Tools for Academic Writing
Scholarly writing workflows generally center around .docx
as the defacto standard.
However, traditional word processors are NOT the only way to write a paper, and can impose significant limitations on how we collaborate and communicate.
Below we look at some of the options and issues as a frame, before exploring about how Markdown can be used for academic writing.
Word Processors
- MS Word, Libre Office
- Google Docs
- Authorea (collaborative platform for academic writing featuring version control, math, data, code, DOIs, etc.)
MS Word has been the standard tool for writing academic papers for many years. However, being familiar and pervasive doesn’t mean it is truly easy to use! Anyone who has spent hours trying to figure out some odd formatting quirk, seen the entire theme disappear when pasting something in, or opened a document from an earlier software version will understand some of the limitations of these platforms.
First, in a WYSIWYG editor content and presentation are mixed, semantic structure of the document is easy to confuse with styling. Formatting is hidden in the interface and can be difficult to sort out, meaning often “what you see is not what you get” and you can’t figure out why.
Second, MS Word is a proprietary tool linked to proprietary formats. Tools like Google Docs are proprietary platforms with unclear privacy, security, and ownership. These situations presents challenges to collaboration, innovation, and sustainability.
Document preparation systems
- TeX (typesetting)
- LaTeX (content markup + typesetting)
- Overleaf (LaTeX online platform for collaboration)
TeX and LaTeX have long been the standard for academic writing in fields that need to represent mathematical equations. They are extremely powerful for creating PDF/print documents, but are complex with steep learning curves which can make collaboration difficult. The source code of LaTeX documents are not necessarily easy to read or preview until compiled.
Code notebooks
- R Markdown (with Bookdown for creating larger documents)
- Jupyter Notebook (share with nbviewer or nbconvert)
If you are writing about research involving code and visualizations, code notebooks are a great option. These systems integrate Markdown (or other lightweight markup language) with code blocks to create documents with live or rendered code. However, they are situated in ecosystems that require language specific skills, and can result in “dependency hell” if not correctly packaged, which are issues for sharing and sustainability.
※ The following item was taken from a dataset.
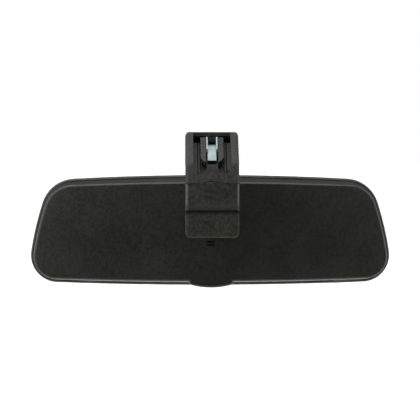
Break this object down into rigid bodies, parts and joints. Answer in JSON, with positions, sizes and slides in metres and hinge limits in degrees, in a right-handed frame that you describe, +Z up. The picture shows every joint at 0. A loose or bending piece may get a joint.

(Lightweight) Markup languages
Lightweight markup languages seek to be easy to write and read, while providing expressive semantic markup that can be used to transform the marked up content into different formats.
Opportunities:
- Simple(ish) to learn
- Plaintext and open standards -based
- shareable and useable by any device with no special software or license needed
- preservable / sustainable - easy digital preservation and human readable
- version controllable - you can use the full power of Git or other version control systems
- Separation of content/semantics and presentation
- spend less time formatting, more time writing - don’t waste time in complex and frustrating formatting in Word that will be deleted by publishers anyway!
- structure content as data = powerful
- Flexible outputs - ready for web, ebooks, blogs, not just PDFs.
Example: Karthik Ram, “Git can facilitate greater reproducibility and increased transparency in science”, Source Code Biol Med 8, 7 (2013), https://doi.org/10.1186/1751-0473-8-7. Available at https://github.com/karthik/smb_git
Markdown
Markdown is a quick and simple standard to create formatted documents in plaintext. Developed in 2004 by John Gruber with Aaron Swartz based on how people intuitively write emails, it focuses on being human readable, yet designed to easily convert into HTML for the web. Because of it’s simplicity, it is used by many websites and note taking apps to allow formatting notes, comments, and post content.
Markdown files are plaintext, usually with the extension .md
, and can be edited by any text editor.
Think of it as source code for your document, that can be compiled to generate outputs such as HTML, .docx, or PDF.
Markdown comes in “flavors” from various specifications or implementations that add additional features.
- CommonMark (standardized specification)
- Pandoc Markdown (document-centric extensions)
- GitHub Flavored Markdown (GFM) (popular style that can be used any where on GitHub and in Jekyll)
- kramdown (the Ruby markdown parser used by Jekyll)
- Markdown Extra (PHP)
- MultiMarkdown
One of the benefits of these various Markdown parsers is that they usually allow a mix of other types of markup inside an .md
file, including LaTeX style math, HTML elements, and code blocks making it a flexible base to write an academic document in an efficient manner.